Until the funeral began, that is.

After the closing of the Virgin Megastore on Hollywood Boulevard was announced, they began a liquidation sale. Gentle discounts in the early weeks gradually gave way to bigger savings but when you did the math you realized that a CD marked at 50 percent off at the Virgin Megastore could be snapped up for less at Amoeba several blocks away.

Then this week, all of the merchandise was marked down 80 percent.

I shopped last night, and got a bag of CDs, DVDs and books for only $15. Then I popped by when the doors opened this morning and spent another forty bucks. This afternoon, I returned and spent even more.

I don't think I have wasted a dime at the Virgin funeral.

OK, the book of photos of people holding LP sleeves over their faces is not a distinguished addition to my library. But at 80 percent off, everything else was a deal.

I've been shopping far more wisely at Virgin's funeral than I did when Tower had its liquidation blowout, when I purchased two crates of the plastic bin dividers with artists' names on them. (My fantasy is that most of those dividers have Elvis Costello's or Elton John's fingerprints on them. Maybe even Jim Morrison's.)

After Sunday, the sale at the Virgin Megastore in Hollywood ends and there will be one fewer place to go to buy music. That really is a pity, you know.
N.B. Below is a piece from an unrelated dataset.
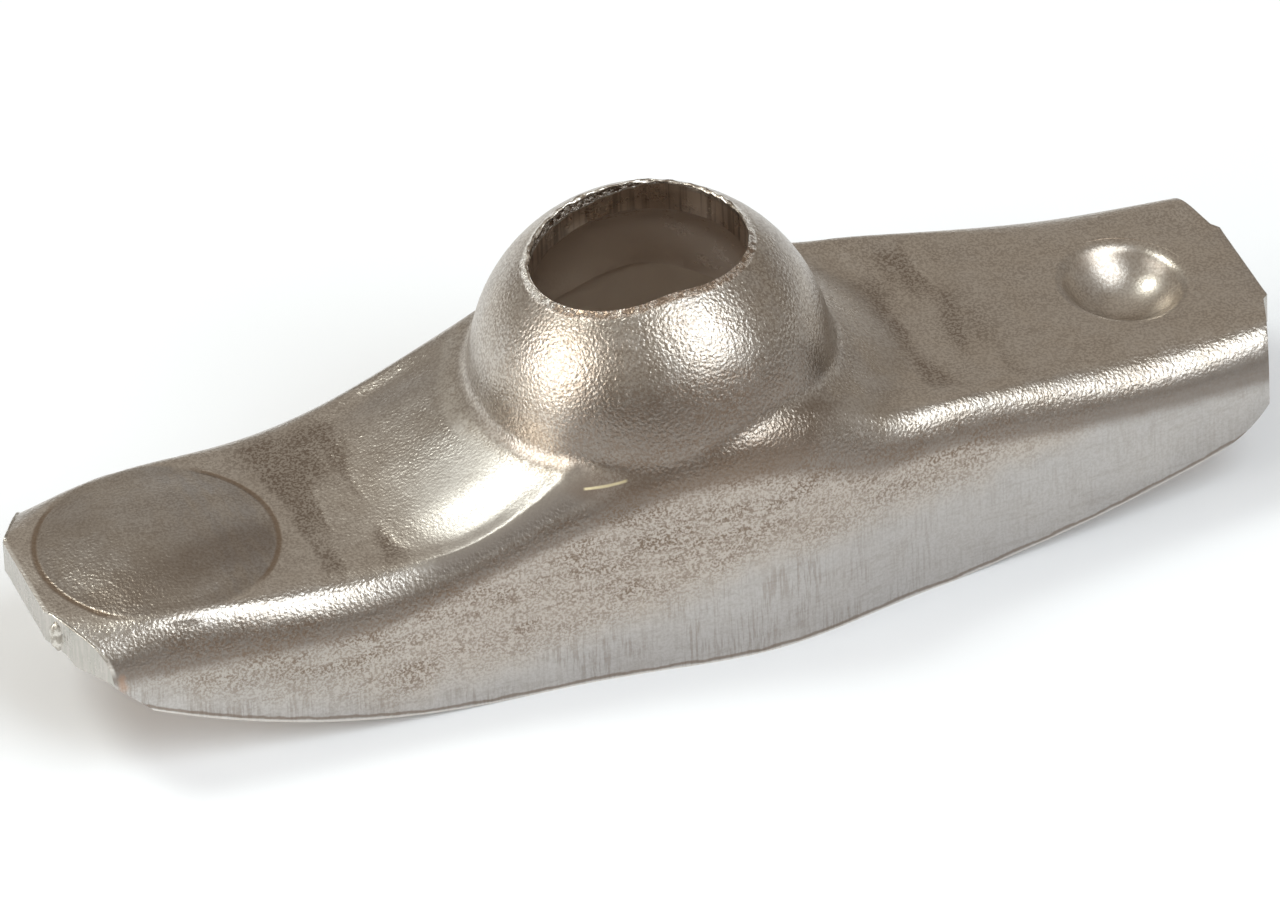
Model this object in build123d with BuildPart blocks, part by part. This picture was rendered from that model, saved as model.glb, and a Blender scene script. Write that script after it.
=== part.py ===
from build123d import *
import math
import os

# Stamped ball-pivot rocker arm, one formed sheet-steel piece.
# Frame: millimetres, +Z up.  The origin lies on the pivot axis in the plane the
# flange rims stand on.  +X runs from the valve pad towards the pushrod socket.

# ---- driving dimensions ----------------------------------------------------
sheet = 1.5                # sheet thickness
valve_reach = 27.7         # pivot axis to the valve end
rod_reach = 26.5           # pivot axis to the pushrod end

# ball seat and stud slot
ball_radius = 6.4          # spherical seat inside the dome
dome_wall = 1.2            # dome wall, drawn thinner than the sheet
seat_height = 9.7          # centre of the seat above the rims
foot_radius = 1.2          # hollow where the dome meets the collar
slot_width = 7.7           # stud slot across the arm
slot_length = 9.2          # stud slot along the arm
slot_shift = -0.4          # slot centre, towards the valve pad

# channel in plan
half_width = 7.05          # outer half width of the plain channel
plan_radius = 250.0        # barrel curve of the flanges
plan_lean = 0.0047         # the pushrod end is a little wider
dome_margin = 0.6          # flanges pushed out to clear the dome by this
bulge_x = 2.0
bulge_spread = 5.9

# bends between the top sheet and the flanges
bend_radius = 2.25
bend_soften = 0.3          # softer beside the dome
soft_spread = 5.0
bend_tighten = 0.6         # and tighter either side of it
tight_x = 10.0
tight_spread = 3.5
straight = 1.0             # start of the plain flange below each bend
least_bend = 0.45          # inner bend radius never falls below this

# top sheet: panel levels at the pivot axis, measured from the seat centre
valve_panel = -2.85
valve_rise = -0.021
rod_panel = -0.35
rod_rise = -0.095
panel_blend = 1.5          # length over which one panel passes into the other
collar_level = 1.4         # raised collar round the dome
collar_lift = 2.4          # and how much higher it is beside the dome
collar_valve = 2.5         # its reach past the dome and steepness, towards the valve pad
fall_valve = 3.0
collar_rod = 1.1           # and towards the pushrod socket
fall_rod = 6.0

# low beads along the bends, proud of the panels
valve_bead = 0.15
rod_bead = 0.45
bead_x = 11.0
bead_spread = 6.0
pad_swell = 0.45           # the bends swell up beside the valve pad
swell_spread = 3.5
end_flare = 0.6            # and turn up a little at the pushrod end
flare_x = 26.5
flare_spread = 2.6
ridge_in = 1.1             # beads' crest, in from the flange
ridge_spread = 0.9
valley = 0.35              # hollow of the panel along the bead, valve side
valley_spread = 3.0
valley_width = 0.7

# valve pad and pushrod socket
pad_x = -21.9
pad_radius = 4.95
pad_crown = 0.75
socket_x = 21.05
socket_radius = 2.9
socket_depth = 1.6
socket_lip = 0.8

# rims and trimmed corners in side view
rim_flat_valve = -8.1      # the rims touch down between these two places
rim_flat_rod = 10.4
rim_kink = 0.09            # slope of the rims just past the flat
rim_valve = (-24.3, 3.6)   # where each rim meets its trimmed corner
rim_rod = (22.6, 2.1)
corner_valve = (-26.0, 5.3)
corner_rod = (25.7, 5.0)   # top of the rounded corner at the pushrod end

# ends in plan
tab_valve = 2.45           # half widths of the straight carrier cuts
tab_rod = 2.5
slant_valve = 0.58         # slant of the end trim, x per y
slant_rod = 0.35
tab_step = 0.3

# ---- derived ---------------------------------------------------------------
dome_radius = ball_radius + dome_wall
bulge = dome_radius + dome_margin - half_width
below = 2 * sheet          # the solid channel reaches this far below the rims
run_out = 34.0             # and is drawn this far past the pivot axis, then trimmed
stations = 12              # cross-sections on each side of the pivot axis
flat_shares = (0.4, 0.75, 1)
turns = (30, 60, 90)
strides = [0.8, 1, 1, 1, 1, 1.4, 1.6]
strides += strides[::-1]
spacing = [sum(strides[:k]) / sum(strides) for k in range(len(strides) + 1)]
clear = 30.0               # outside everything, for the trimming outlines
cap_lap = 0.2              # the low caps run on past their radius and are rooted below
cap_root = 0.8


def hump(x, centre, spread):
    """Smooth rise from 0 to 1 and back, round centre."""
    return math.exp(-(((x - centre) / spread) ** 2))


def half(x):
    """Outer half width of the channel at x."""
    barrel = half_width + plan_lean * x - x * x / (2 * plan_radius)
    return barrel + bulge * hump(x, bulge_x, bulge_spread)


def bend(x):
    """Outer bend radius at x."""
    softer = bend_soften * hump(x, 0, soft_spread)
    return bend_radius + softer - bend_tighten * hump(abs(x), tight_x, tight_spread)


def bead(x):
    """Height that the bends stand proud of the panels at x."""
    sides = valve_bead * hump(x, -bead_x, bead_spread) + rod_bead * hump(x, bead_x, bead_spread)
    ends = pad_swell * hump(x, pad_x, swell_spread) + end_flare * hump(x, flare_x, flare_spread)
    return sides + ends


def crown(x, y):
    """Height of the top sheet above the rims before the bend drops it."""
    share = 1 / (1 + math.exp(-x / panel_blend))
    panel = (1 - share) * (valve_panel + valve_rise * x) + share * (rod_panel + rod_rise * x)
    reach = dome_radius + collar_valve + share * (collar_rod - collar_valve)
    fall = fall_valve + share * (fall_rod - fall_valve)
    collar = math.exp(-((math.hypot(x, y) / reach) ** fall))
    level = collar_level + collar_lift * (y / dome_radius) ** 4
    ridge = bead(x) * hump(abs(y), half(x) - ridge_in, ridge_spread)
    dip = valley * hump(x, -tight_x, valley_spread) * hump(abs(y), half(x) - bend(x), valley_width)
    return seat_height + panel + (level - panel) * collar + ridge - dip


def section(x, inset):
    """Cross-section of the solid channel at x, its skin drawn inwards by inset."""
    wide = half(x) - inset
    turn = max(bend(x) - inset, least_bend)
    flat = wide - turn
    right = [(flat * k, crown(x, flat * k) - inset) for k in flat_shares]
    for angle in turns:
        y = flat + turn * math.sin(math.radians(angle))
        drop = turn * (1 - math.cos(math.radians(angle)))
        right.append((y, crown(x, y) - inset - drop))
    right.append((wide, right[-1][1] - straight))
    left = [(-y, z) for y, z in reversed(right)]
    across = left + [(0, crown(x, 0) - inset)] + right
    foot = -below - inset
    with BuildSketch(Plane(origin=(x, 0, 0), x_dir=(0, 1, 0), z_dir=(1, 0, 0))) as cut:
        with BuildLine():
            add(Edge.make_spline(across, parameters=spacing))
            Line(across[-1], (wide, foot))
            Line((wide, foot), (-wide, foot))
            Line((-wide, foot), across[0])
        make_face()
    return cut.sketch


def sections(inset):
    """Cross-sections along the arm, closest together beside the dome."""
    places = [i / stations for i in range(-stations, stations + 1)]
    return [section((run_out + inset) * (u + u ** 3) / 2, inset) for u in places]


def along(x, panel, rise):
    """Plane through the pivot's symmetry plane at x, lying along a panel."""
    return Plane(origin=(x, 0, seat_height + panel + rise * x), x_dir=(1, 0, rise), z_dir=(0, -1, 0))


def cap_profile(radius, height, level):
    """Half profile of a low cap that stands height above level over its radius."""
    ball = (radius ** 2 + height ** 2) / (2 * height)
    rim = radius + cap_lap
    rim_level = level + height - ball + math.sqrt(ball ** 2 - rim ** 2)
    root = level - cap_root
    with BuildLine() as profile:
        TangentArc((0, level + height), (rim, rim_level), tangent=(1, 0))
        Line((rim, rim_level), (rim + cap_lap, root))
        Line((rim + cap_lap, root), (0, root))
        Line((0, root), (0, level + height))
    return profile.line


valve_plane = along(pad_x, valve_panel, valve_rise)
rod_plane = along(socket_x, rod_panel, rod_rise)

# socket: the cup's ball meets the rolled lip where their centres line up
reach_sum = socket_radius + socket_lip
lip_x = math.sqrt(reach_sum ** 2 - (reach_sum - socket_depth) ** 2)
meet_x = lip_x * socket_radius / reach_sum
meet_y = socket_radius - socket_depth - socket_radius * (reach_sum - socket_depth) / reach_sum

# boss: the same cup seen from the hollow side, one wall further out
boss_low = -socket_depth - dome_wall
boss_top = -sheet / 2
boss_wide = math.sqrt((socket_radius + dome_wall) ** 2 - (socket_radius - socket_depth - boss_top) ** 2)

# ---- the hollow side of the sheet ------------------------------------------
with BuildPart() as hollow:
    loft(sections(sheet))

# ---- the formed arm --------------------------------------------------------
with BuildPart() as rocker_arm:
    loft(sections(0))
    with Locations((0, 0, seat_height)):
        Sphere(dome_radius)
    fillet(rocker_arm.edges(Select.LAST), foot_radius)

    # valve pad, a low cap whose edge stays crisp on the panel
    with BuildSketch(valve_plane):
        with BuildLine():
            add(cap_profile(pad_radius, pad_crown, 0))
        make_face()
    revolve(axis=Axis(valve_plane.origin, valve_plane.y_dir))

    # hollow side: channel, ball seat and the recess behind the pad
    add(hollow.part, mode=Mode.SUBTRACT)
    with Locations((0, 0, seat_height)):
        Sphere(ball_radius, mode=Mode.SUBTRACT)
    with BuildSketch(valve_plane):
        with BuildLine():
            add(cap_profile(pad_radius - sheet, pad_crown, -sheet))
        make_face()
    revolve(axis=Axis(valve_plane.origin, valve_plane.y_dir), mode=Mode.SUBTRACT)

    # round boss that the socket raises on the hollow side
    with BuildSketch(rod_plane):
        with BuildLine():
            TangentArc((0, boss_low), (boss_wide, boss_top), tangent=(1, 0))
            Line((boss_wide, boss_top), (0, boss_top))
            Line((0, boss_top), (0, boss_low))
        make_face()
    revolve(axis=Axis(rod_plane.origin, rod_plane.y_dir))

    # pushrod socket pressed into the other panel
    with BuildSketch(rod_plane):
        with BuildLine():
            cup = TangentArc((0, -socket_depth), (meet_x, meet_y), tangent=(1, 0))
            TangentArc((meet_x, meet_y), (lip_x, 0), tangent=cup % 1)
            Line((lip_x, 0), (lip_x, sheet))
            Line((lip_x, sheet), (0, sheet))
            Line((0, sheet), (0, -socket_depth))
        make_face()
    revolve(axis=Axis(rod_plane.origin, rod_plane.y_dir), mode=Mode.SUBTRACT)

    # stud slot punched straight down through the dome
    with BuildSketch(Plane.XY.offset(seat_height)):
        with Locations((slot_shift, 0)):
            SlotOverall(slot_length, slot_width)
    extrude(amount=dome_radius + sheet, mode=Mode.SUBTRACT)

    # rims and lower corners trimmed in side view
    with BuildSketch(Plane.XZ):
        with BuildLine():
            Line((-clear, clear), (-clear, corner_valve[1]))
            Line((-clear, corner_valve[1]), corner_valve)
            Line(corner_valve, rim_valve)
            TangentArc((rim_flat_valve, 0), rim_valve, tangent=(-1, 0))
            Line((rim_flat_valve, 0), (rim_flat_rod, 0))
            rim = TangentArc((rim_flat_rod, 0), rim_rod, tangent=(1, rim_kink))
            TangentArc(rim_rod, corner_rod, tangent=rim % 1)
            Line(corner_rod, (clear, corner_rod[1]))
            Line((clear, corner_rod[1]), (clear, clear))
            Line((clear, clear), (-clear, clear))
        make_face()
    extrude(amount=clear, both=True, mode=Mode.INTERSECT)

    # ends trimmed in plan: a straight carrier cut and two slanting cuts
    far = half_width + bulge + sheet
    valve_slant = -valve_reach + slant_valve * (far - tab_valve)
    rod_edge = rod_reach - tab_step
    rod_slant = rod_edge - slant_rod * (far - tab_rod - tab_step)
    with BuildSketch(Plane.XY):
        with BuildLine():
            Polyline(
                (-valve_reach, -tab_valve), (-valve_reach, tab_valve), (valve_slant, far),
                (rod_slant, far), (rod_edge, tab_rod + tab_step), (rod_reach, tab_rod),
                (rod_reach, -tab_rod), (rod_edge, -tab_rod - tab_step), (rod_slant, -far),
                (valve_slant, -far), (-valve_reach, -tab_valve),
            )
        make_face()
    extrude(amount=clear, mode=Mode.INTERSECT)

rocker_arm.part.label = "rocker_arm"
os.makedirs("parts", exist_ok=True)
export_step(rocker_arm.part, "parts/rocker_arm.step")
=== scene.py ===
import math

import bmesh
import bpy
from mathutils import Matrix, Vector
from mathutils.noise import noise as noise_at


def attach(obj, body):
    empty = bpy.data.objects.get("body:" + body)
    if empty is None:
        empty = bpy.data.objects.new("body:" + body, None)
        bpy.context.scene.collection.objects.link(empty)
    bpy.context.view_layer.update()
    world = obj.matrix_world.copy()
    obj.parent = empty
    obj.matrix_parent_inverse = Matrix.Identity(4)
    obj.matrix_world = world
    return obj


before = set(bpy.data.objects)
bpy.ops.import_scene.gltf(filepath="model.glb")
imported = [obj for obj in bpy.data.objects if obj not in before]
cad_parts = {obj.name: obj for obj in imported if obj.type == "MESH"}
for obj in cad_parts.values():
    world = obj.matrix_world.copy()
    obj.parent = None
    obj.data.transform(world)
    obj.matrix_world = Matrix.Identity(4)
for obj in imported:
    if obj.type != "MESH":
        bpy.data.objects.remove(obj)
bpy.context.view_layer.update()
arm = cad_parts["rocker_arm"]

MM = 0.001

# places and sizes on the arm, in millimetres
SEAT_Z = 9.7               # centre of the ball seat
DOME_RADIUS = 7.6
SLOT_X = -0.4              # centre of the stud slot
SLOT_RADIUS = 3.85         # its round ends
SLOT_STRAIGHT = 0.75       # half of its straight sides
PAD_X = -21.9
PAD_RADIUS = 4.95
SOCKET_X = 21.05
RIM_FLAT = (-8.1, 10.4)    # the rims are flat between these
VALVE_RISE = 0.0137        # toward the pad they rise by this times the square of the way
ROD_RISE = (0.09, 0.0067)  # toward the socket, by these times the way and its square
END_X = -27.7              # cut face of the valve end
END_HALF = 2.45            # half width of its straight cut
END_SLANT = 0.58           # slant of the cuts beside it, x per y
CORNER_AT = (-27.33, -2.92, 6.50)  # middle of the torn corner
CORNER_SIZE = (0.30, 0.36, 0.72)   # its half sizes
SCRATCH_AT = (-5.58, -6.36)        # start of the scratch in plan
SCRATCH_WAY = (0.956, -0.292)      # its direction
SCRATCH_LENGTH = 1.85
SCRATCH_BOW = 0.045                # how much it bends, as a share
RUST_AT = (-25.55, 5.2)            # rust patch, as x and z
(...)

So I just may pay one more call on the Virgin Megastore before the funeral finally ends, and this time bring along my camera. (I did exactly that on Sunday. Virgin's remaining inventory filled only about eight tables in a space about the size of an airplane hangar and had been marked down 90 percent.)

The day may come where people won't have anyplace to go to shop for music that comes in a sleeve and has a hole in the middle. When I'm in my dotage, it may help to have some photos to remind me that places like Virgin and Tower ever existed.